Bucs Lb And S Jordan Whitehead

Bucs LB and S Jordan Whitehead – Photo by: Cliff Welch/PR

First, run the “Bleach” package, which is what I’ve affectionately dubbed the defensive personnel look I wrote about a few weeks ago. I’m calling it “Bleach,” because it revolves around Jordan WHITEhead and Devin WHITE essentially changing roles for a handful of pass-obvious defensive snaps each game. On the defensive line you’d have White, Jason Pierre-Paul, Shaq Barrett and either Ndamukong Suh or Will Gholston, and at linebacker you’d have Whitehead joining David to patrol the middle of the field and blitz as needed. It plays to each player’s biggest strengths, and allows White to be a more consistent pass rush force, while giving Barrett and JPP the flexibility to find the most advantageous match-ups up front.
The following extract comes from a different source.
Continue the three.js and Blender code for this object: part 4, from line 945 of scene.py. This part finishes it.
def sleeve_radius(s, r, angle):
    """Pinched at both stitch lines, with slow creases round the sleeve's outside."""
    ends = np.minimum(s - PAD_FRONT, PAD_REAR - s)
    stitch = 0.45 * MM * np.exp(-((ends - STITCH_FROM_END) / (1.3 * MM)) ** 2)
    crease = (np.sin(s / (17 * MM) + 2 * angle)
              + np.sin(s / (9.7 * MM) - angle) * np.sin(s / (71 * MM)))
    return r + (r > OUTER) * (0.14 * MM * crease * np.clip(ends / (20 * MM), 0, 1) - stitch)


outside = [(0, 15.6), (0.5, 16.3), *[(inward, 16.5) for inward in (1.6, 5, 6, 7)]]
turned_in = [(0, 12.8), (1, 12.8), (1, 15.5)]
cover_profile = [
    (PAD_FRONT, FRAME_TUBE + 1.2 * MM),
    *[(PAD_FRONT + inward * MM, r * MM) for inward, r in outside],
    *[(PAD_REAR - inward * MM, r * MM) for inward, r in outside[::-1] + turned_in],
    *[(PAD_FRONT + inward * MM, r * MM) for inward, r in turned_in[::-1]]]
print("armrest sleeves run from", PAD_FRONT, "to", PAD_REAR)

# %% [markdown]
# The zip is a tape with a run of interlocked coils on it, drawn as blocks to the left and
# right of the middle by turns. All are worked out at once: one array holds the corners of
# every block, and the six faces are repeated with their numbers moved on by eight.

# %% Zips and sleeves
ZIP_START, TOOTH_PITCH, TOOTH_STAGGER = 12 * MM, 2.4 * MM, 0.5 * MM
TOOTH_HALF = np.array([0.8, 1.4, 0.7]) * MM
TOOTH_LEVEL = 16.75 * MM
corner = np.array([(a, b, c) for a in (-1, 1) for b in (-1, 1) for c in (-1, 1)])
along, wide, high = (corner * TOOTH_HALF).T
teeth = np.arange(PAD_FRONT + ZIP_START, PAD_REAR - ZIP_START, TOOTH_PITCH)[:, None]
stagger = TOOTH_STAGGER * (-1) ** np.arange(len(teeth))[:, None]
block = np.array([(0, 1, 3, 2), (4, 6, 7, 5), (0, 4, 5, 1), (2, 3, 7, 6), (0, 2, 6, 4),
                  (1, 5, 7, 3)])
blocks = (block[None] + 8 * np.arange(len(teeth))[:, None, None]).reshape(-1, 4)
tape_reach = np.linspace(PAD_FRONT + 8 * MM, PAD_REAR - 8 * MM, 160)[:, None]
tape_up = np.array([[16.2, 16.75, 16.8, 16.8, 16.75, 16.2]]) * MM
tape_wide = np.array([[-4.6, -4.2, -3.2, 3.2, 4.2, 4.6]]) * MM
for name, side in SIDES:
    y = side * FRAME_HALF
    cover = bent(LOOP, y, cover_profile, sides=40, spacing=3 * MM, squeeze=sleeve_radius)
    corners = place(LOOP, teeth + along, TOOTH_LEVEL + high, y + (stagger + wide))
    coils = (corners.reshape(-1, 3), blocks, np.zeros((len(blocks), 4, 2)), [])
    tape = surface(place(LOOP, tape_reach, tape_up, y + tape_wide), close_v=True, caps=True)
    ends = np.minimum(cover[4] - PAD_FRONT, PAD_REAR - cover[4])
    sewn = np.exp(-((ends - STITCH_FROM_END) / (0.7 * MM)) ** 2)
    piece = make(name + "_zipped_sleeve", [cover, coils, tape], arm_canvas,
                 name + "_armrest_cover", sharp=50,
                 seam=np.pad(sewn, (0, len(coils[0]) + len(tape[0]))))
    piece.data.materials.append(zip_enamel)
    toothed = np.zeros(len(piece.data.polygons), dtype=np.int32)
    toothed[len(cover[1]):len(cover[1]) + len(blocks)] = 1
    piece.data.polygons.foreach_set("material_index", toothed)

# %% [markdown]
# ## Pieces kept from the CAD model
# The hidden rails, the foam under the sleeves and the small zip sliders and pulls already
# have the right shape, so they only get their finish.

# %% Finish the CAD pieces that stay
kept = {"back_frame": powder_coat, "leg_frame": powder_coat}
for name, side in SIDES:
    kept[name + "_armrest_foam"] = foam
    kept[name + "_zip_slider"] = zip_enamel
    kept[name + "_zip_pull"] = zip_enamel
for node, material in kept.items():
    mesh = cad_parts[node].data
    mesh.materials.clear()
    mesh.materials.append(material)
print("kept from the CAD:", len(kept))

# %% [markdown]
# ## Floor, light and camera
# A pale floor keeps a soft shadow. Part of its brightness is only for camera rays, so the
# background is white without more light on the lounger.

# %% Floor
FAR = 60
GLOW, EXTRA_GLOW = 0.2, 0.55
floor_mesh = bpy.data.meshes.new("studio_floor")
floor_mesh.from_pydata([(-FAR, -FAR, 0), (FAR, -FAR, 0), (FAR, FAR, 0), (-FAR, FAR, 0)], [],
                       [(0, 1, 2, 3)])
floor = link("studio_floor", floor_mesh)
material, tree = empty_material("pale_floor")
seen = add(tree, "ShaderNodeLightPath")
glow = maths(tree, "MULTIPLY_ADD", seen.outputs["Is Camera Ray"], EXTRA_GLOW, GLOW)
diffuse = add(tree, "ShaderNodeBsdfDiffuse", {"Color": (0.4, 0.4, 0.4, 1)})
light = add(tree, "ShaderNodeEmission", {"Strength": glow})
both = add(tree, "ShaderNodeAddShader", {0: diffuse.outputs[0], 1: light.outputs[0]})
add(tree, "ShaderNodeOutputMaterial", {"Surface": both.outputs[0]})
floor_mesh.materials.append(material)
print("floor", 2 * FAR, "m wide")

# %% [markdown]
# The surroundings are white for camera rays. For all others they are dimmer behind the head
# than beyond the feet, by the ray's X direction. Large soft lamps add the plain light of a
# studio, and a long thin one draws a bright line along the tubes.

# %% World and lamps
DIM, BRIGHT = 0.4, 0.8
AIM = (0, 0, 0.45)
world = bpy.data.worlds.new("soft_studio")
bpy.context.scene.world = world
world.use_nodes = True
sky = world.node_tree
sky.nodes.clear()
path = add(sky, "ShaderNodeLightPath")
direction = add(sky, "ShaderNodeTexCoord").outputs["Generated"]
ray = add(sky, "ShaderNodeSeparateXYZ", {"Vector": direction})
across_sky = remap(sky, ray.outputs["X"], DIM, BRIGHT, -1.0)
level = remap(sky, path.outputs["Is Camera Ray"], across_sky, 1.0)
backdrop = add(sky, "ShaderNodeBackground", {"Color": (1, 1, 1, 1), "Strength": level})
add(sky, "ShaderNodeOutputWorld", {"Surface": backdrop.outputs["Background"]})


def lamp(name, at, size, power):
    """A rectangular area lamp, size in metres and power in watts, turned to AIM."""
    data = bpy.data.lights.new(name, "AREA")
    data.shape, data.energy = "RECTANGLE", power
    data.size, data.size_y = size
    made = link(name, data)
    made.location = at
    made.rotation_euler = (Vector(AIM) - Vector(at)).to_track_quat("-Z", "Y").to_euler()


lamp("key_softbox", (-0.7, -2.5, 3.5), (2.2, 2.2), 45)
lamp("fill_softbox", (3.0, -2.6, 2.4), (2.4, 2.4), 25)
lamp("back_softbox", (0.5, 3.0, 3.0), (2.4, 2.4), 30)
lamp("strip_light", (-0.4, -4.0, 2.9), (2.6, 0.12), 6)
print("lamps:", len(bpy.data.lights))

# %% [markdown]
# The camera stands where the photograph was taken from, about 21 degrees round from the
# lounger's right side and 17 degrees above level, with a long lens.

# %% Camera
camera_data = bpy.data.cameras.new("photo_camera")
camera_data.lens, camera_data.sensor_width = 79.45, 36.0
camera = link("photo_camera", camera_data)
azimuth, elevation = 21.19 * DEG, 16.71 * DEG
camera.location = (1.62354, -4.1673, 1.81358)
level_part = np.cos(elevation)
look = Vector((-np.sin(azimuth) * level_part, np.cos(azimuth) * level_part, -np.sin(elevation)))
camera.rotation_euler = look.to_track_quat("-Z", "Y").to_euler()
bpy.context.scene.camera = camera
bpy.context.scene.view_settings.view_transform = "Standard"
The second idea is simply to move Barrett and Pierre-Paul inside on second- and third-and-long situations, allowing them to get in far better one-on-ones with guards Cesar Ruiz and Andrus Peat than where they were on the outside against Ryan Ramczyk and Terron Armstead. Instead, move Suh and Gholston outside to occupy the Saints’ tackles and contain the pocket. Brees isn’t elusive enough for the Bucs to worry about him getting outside the pocket consistently enough, and interior pressure is more likely to bother him than edge pressure anyway. Put the Bucs’ best rushers inside and hope they can win often enough with speed and quickness up the middle to impact the game.

Maybe these tactics work, maybe they don’t. But if Bowles comes out with the same vanilla game plan he has featured too often against the Saints over the past two years, the Bucs will get chewed up and spit back out again. It’s time to get creative and aggressive, trying to force the Saints into an uncharacteristic mistake that could cost them a possession or two – and ultimately the game.